There’s a message about humanity in that somewhere, I’m sure.

word provided by Rick Rossing

Five minutes with Aluminum

7 June. The word is aluminum. Aluminium, actually. Best said with a posh British accent.

I chewed aluminum foil when I was a little kid. Not often or hard, but I liked the taste. I liked the smell of leaded gasoline too, and the flavor of pennies but not dimes. (All this was before age five, mind you, and yes, it worried my parents and they watched me closely.) Weird child, that was me.

Aluminum always reminds me of Napoleon, because of the cannons story, and the tale of science discovering how to get the metal from bauxite (bauxite, right? Whatever) ore, and mostly it reminds me of my calculus professor freshman year in college.

He was Irish. Not Irish-American, Irish-Irish, from Dublin. And it was calculus, with all the Greek letters and British pronunciations only complicated my massive confusion. (Silly me, thinking a class called “pre-calculus” in High School would in any way prepare me for calculus…chalk and cheese, my calc prof would’ve said.

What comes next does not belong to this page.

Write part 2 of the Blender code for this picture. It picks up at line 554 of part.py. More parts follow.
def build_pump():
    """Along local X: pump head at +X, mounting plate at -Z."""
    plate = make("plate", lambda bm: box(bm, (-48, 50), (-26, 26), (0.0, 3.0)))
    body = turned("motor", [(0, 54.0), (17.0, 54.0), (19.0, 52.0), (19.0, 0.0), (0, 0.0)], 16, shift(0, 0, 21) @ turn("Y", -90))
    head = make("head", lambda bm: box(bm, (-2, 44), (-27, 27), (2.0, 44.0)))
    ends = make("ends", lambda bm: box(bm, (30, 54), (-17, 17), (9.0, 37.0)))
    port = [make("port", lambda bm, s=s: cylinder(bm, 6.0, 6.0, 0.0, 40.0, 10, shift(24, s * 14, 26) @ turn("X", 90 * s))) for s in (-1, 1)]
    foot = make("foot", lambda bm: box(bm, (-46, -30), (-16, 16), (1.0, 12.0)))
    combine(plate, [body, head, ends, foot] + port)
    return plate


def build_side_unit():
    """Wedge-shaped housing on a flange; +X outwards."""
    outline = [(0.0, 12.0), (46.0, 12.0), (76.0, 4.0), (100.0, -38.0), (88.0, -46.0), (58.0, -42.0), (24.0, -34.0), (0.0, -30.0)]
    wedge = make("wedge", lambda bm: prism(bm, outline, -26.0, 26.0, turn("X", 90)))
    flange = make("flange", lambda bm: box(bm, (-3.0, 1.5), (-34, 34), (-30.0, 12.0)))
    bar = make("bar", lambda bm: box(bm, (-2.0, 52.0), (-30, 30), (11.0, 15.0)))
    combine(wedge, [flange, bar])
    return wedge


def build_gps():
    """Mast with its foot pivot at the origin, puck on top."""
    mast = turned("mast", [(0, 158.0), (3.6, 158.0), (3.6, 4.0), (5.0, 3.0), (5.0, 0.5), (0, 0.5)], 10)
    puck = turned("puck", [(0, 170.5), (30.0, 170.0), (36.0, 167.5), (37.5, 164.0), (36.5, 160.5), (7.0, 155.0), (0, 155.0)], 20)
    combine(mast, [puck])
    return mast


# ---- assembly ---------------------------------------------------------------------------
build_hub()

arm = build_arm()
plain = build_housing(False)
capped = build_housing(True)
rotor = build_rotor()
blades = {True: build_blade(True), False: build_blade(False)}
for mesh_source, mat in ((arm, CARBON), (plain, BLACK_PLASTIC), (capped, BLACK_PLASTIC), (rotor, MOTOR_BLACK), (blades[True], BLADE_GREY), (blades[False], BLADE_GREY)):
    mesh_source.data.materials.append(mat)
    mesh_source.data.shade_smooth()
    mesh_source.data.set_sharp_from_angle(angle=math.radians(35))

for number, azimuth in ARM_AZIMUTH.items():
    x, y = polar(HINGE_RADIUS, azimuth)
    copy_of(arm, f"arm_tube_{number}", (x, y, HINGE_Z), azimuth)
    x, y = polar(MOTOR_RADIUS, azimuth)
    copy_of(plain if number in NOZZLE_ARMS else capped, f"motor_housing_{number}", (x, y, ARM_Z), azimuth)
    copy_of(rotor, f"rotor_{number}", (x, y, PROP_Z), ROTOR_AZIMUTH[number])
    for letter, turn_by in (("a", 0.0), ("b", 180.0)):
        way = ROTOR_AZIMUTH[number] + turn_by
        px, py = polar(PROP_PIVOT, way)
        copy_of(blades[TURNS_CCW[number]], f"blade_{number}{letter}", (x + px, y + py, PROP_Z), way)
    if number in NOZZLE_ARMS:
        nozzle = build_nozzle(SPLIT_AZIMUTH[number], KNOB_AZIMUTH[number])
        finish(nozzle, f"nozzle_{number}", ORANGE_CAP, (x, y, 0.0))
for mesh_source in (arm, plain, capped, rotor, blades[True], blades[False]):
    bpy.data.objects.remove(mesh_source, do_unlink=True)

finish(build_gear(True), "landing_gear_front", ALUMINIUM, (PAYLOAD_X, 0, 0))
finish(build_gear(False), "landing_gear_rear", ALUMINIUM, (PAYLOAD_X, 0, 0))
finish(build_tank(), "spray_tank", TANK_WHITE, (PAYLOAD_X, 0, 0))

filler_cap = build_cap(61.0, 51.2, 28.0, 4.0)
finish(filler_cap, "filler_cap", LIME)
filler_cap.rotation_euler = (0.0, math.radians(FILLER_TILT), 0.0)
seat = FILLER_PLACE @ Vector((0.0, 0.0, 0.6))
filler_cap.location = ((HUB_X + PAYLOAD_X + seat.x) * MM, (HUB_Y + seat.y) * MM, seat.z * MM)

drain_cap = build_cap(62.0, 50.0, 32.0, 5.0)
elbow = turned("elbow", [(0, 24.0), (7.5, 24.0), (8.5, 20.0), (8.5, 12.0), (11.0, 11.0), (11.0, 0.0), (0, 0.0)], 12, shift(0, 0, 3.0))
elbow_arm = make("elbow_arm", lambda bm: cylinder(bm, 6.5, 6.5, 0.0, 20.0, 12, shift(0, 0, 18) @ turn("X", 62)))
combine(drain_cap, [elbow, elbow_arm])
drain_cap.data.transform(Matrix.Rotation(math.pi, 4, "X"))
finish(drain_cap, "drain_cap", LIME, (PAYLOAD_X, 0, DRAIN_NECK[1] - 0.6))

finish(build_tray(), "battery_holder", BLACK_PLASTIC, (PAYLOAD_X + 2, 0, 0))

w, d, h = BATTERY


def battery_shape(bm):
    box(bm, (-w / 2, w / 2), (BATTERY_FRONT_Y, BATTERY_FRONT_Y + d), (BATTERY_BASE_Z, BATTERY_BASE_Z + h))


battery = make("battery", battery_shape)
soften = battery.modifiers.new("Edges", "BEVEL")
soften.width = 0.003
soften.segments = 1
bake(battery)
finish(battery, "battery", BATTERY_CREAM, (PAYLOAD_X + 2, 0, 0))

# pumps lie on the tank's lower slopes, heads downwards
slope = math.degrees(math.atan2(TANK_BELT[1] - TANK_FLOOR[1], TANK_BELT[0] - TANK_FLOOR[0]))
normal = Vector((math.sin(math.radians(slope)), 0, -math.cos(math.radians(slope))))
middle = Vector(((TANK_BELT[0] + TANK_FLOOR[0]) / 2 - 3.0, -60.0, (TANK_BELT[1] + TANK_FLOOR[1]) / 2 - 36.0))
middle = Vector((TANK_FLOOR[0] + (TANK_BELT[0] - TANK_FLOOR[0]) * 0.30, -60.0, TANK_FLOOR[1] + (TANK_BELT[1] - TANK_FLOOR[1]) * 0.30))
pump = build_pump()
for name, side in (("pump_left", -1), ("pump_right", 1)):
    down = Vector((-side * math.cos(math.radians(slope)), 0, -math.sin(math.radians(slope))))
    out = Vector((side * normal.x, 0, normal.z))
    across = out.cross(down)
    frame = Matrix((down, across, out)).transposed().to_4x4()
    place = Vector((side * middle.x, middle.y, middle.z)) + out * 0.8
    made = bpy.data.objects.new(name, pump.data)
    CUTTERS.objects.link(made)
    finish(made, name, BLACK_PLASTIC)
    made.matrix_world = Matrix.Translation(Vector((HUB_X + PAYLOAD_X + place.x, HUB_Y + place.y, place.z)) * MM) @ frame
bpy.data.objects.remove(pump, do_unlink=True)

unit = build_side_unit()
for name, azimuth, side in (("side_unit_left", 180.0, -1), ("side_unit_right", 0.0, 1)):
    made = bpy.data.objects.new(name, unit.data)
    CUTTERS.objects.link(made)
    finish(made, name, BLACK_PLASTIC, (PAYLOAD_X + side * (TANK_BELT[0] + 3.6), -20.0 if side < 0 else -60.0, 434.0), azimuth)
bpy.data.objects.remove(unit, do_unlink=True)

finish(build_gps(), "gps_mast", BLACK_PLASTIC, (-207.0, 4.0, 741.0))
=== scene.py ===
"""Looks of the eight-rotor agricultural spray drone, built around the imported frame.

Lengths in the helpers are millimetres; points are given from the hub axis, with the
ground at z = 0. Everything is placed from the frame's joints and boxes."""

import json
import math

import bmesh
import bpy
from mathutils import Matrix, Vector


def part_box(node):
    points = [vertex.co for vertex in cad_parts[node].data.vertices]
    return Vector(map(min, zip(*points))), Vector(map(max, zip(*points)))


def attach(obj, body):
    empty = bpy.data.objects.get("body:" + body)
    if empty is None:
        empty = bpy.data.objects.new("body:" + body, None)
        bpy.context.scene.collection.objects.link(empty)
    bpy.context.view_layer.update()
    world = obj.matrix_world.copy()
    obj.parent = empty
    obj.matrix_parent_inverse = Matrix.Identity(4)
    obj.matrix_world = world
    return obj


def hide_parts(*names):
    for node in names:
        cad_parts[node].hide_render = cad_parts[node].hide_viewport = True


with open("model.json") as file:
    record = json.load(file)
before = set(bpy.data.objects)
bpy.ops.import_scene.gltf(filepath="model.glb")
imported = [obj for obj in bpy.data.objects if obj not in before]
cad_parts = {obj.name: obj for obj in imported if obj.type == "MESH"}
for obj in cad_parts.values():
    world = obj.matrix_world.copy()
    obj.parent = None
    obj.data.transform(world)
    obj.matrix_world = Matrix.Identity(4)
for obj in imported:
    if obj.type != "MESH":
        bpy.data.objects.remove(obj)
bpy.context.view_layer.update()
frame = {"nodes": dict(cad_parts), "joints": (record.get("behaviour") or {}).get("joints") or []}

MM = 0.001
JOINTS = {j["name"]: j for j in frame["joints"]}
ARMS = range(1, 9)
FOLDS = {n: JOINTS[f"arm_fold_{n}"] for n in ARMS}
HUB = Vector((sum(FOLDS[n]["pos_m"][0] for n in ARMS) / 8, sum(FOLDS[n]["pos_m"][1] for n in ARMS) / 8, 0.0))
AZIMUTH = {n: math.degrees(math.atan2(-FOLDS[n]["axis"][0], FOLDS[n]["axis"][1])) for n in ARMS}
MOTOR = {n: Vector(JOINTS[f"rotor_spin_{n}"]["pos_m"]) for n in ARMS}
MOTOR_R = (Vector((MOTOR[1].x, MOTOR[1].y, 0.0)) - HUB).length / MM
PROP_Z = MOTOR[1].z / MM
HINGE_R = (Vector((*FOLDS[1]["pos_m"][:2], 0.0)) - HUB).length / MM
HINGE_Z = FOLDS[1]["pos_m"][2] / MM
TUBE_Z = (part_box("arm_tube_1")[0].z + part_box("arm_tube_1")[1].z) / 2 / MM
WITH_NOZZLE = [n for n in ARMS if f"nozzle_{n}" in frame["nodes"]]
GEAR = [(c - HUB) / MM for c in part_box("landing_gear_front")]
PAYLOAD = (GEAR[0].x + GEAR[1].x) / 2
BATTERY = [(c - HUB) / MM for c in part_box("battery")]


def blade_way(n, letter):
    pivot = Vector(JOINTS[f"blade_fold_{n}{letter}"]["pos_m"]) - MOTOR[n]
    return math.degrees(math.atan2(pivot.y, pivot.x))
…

He also said mysterious things like “Look at Epsilon-not as a function of upsilon-not,” and expected us to understand what he was saying while he combed the few remaining ten-inch long strands of his hair over the bare top of his exceptionally large round head.  The distraction was not helpful.

It took me WEEKS to figure out that he meant naught, as in zero, not not as in negation.  (This makes a difference in calculus.) He digressed a lot during lectures, and some tangent involving  “al-loo-min-nee-um” finally alerted me to the sheer enormity of of his pronunciation differences.  I couldn’t say why it helped, but that’s when the light bulb lit.

And honestly, I needed every clue I could get.

That’s my aluminum story.

Word provided by Elizabeth Byrne Lobdell (note: the request included it be pronounced the British way. This was another request made by multiple people-including pronunciation.)